**Task statement:** Copy verbatim the material from its first line to the line that holds "import random", including that line.

______________________________

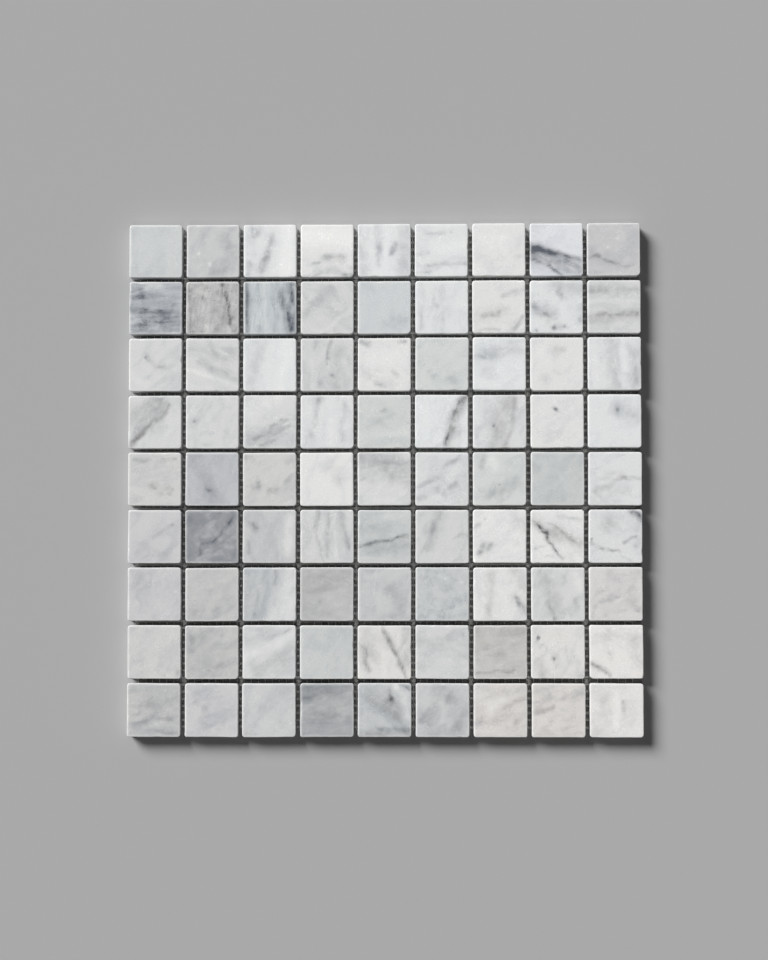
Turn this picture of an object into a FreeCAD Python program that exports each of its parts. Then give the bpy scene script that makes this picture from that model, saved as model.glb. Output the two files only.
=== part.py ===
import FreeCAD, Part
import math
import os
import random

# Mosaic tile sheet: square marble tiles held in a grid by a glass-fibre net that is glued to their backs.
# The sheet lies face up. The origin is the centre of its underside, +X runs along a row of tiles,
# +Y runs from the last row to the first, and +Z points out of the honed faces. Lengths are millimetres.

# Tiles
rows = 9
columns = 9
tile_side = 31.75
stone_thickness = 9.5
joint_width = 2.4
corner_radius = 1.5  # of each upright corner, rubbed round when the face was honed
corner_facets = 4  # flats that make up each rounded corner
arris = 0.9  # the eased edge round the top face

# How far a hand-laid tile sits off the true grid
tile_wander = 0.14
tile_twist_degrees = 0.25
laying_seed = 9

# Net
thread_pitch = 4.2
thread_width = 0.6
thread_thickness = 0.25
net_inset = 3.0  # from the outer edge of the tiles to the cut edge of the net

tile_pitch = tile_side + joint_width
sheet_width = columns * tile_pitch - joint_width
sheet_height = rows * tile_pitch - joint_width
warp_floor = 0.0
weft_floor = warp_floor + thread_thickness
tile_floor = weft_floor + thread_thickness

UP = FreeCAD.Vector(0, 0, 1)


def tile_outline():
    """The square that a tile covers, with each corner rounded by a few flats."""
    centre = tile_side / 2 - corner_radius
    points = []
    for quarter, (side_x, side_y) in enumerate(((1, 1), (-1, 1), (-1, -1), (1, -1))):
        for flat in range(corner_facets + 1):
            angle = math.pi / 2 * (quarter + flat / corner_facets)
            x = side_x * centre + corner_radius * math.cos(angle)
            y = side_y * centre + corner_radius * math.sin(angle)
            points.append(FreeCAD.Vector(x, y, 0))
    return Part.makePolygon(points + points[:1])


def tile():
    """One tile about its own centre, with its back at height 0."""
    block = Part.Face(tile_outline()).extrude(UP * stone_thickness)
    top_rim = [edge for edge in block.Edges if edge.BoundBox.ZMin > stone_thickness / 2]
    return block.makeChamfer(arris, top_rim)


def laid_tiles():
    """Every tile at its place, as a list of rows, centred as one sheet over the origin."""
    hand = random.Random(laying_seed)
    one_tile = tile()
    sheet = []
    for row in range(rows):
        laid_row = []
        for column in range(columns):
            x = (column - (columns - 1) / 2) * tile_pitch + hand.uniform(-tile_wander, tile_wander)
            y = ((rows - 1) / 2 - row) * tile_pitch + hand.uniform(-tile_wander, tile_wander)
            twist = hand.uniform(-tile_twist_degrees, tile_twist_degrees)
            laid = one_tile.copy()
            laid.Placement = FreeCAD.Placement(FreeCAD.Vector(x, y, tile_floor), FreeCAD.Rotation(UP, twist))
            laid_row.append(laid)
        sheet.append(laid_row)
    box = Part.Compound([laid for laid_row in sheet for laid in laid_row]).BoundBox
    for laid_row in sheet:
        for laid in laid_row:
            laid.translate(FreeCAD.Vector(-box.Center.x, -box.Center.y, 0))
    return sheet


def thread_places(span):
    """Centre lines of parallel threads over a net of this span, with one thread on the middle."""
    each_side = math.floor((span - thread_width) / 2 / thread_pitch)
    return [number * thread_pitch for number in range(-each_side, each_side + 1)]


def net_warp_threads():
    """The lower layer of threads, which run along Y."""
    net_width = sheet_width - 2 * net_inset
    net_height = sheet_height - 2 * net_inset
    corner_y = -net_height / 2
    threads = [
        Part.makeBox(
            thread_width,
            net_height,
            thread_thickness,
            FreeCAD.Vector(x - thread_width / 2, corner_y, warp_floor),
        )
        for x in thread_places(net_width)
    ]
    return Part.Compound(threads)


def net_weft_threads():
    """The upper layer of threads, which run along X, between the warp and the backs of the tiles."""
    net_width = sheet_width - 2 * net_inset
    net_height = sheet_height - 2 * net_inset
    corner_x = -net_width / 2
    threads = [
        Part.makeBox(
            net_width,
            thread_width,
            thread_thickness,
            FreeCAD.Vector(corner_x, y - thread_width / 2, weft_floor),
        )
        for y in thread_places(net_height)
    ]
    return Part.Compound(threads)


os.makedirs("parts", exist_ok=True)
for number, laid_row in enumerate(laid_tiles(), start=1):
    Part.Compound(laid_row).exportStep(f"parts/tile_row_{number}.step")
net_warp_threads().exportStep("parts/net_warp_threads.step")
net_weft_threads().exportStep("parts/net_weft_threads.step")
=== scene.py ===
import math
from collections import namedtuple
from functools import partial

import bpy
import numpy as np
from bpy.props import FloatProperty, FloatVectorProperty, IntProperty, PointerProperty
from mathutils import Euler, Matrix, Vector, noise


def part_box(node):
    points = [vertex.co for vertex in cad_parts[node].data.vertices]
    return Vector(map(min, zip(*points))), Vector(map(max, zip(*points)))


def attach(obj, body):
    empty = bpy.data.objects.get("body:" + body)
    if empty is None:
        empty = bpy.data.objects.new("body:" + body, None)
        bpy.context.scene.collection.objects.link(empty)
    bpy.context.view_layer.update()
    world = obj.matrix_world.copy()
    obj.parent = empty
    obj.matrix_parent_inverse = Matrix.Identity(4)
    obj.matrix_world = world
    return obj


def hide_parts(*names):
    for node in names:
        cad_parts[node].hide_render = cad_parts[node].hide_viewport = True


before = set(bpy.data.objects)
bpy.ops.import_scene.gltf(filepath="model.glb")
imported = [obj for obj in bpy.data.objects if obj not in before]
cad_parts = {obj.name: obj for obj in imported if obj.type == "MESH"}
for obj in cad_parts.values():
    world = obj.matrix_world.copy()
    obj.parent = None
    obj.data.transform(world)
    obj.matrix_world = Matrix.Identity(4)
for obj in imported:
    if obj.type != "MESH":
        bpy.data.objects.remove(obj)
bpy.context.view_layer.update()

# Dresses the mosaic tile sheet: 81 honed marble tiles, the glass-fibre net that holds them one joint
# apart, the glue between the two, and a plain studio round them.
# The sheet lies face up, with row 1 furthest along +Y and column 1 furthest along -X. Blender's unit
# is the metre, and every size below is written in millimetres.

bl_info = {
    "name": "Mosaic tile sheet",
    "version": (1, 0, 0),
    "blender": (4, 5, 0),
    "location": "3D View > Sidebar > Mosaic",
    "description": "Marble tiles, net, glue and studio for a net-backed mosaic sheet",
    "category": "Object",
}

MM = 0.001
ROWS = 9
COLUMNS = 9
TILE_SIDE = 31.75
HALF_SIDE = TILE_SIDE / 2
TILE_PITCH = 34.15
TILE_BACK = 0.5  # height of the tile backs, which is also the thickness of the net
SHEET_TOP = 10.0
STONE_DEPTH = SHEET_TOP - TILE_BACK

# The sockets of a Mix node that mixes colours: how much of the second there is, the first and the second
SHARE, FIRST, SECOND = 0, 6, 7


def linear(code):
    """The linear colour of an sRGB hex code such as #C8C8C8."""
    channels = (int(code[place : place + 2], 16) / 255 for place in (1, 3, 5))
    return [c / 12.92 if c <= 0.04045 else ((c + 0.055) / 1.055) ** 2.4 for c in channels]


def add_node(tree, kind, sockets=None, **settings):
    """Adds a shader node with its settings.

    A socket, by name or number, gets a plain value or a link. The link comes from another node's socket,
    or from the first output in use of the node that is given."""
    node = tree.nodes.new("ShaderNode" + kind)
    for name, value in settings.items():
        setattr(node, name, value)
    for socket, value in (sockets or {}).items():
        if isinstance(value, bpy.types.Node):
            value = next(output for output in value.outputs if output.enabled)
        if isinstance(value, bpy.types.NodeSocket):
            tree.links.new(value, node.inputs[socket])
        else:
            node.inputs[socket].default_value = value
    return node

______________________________

**Solution:**
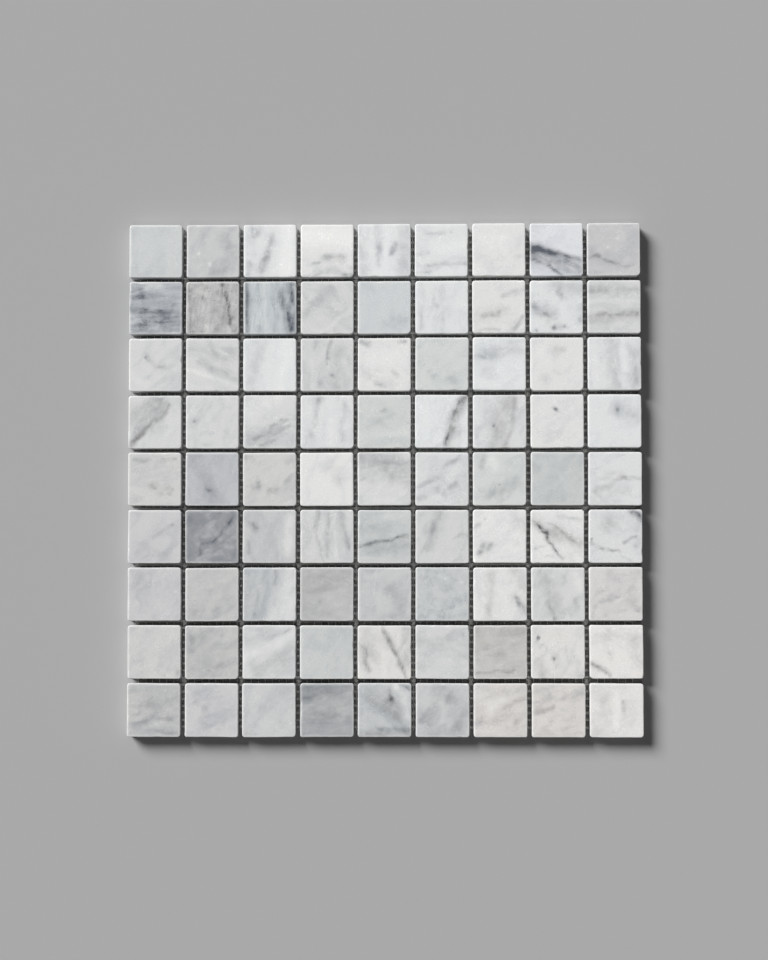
Turn this picture of an object into a FreeCAD Python program that exports each of its parts. Then give the bpy scene script that makes this picture from that model, saved as model.glb. Output the two files only.
=== part.py ===
import FreeCAD, Part
import math
import os
import random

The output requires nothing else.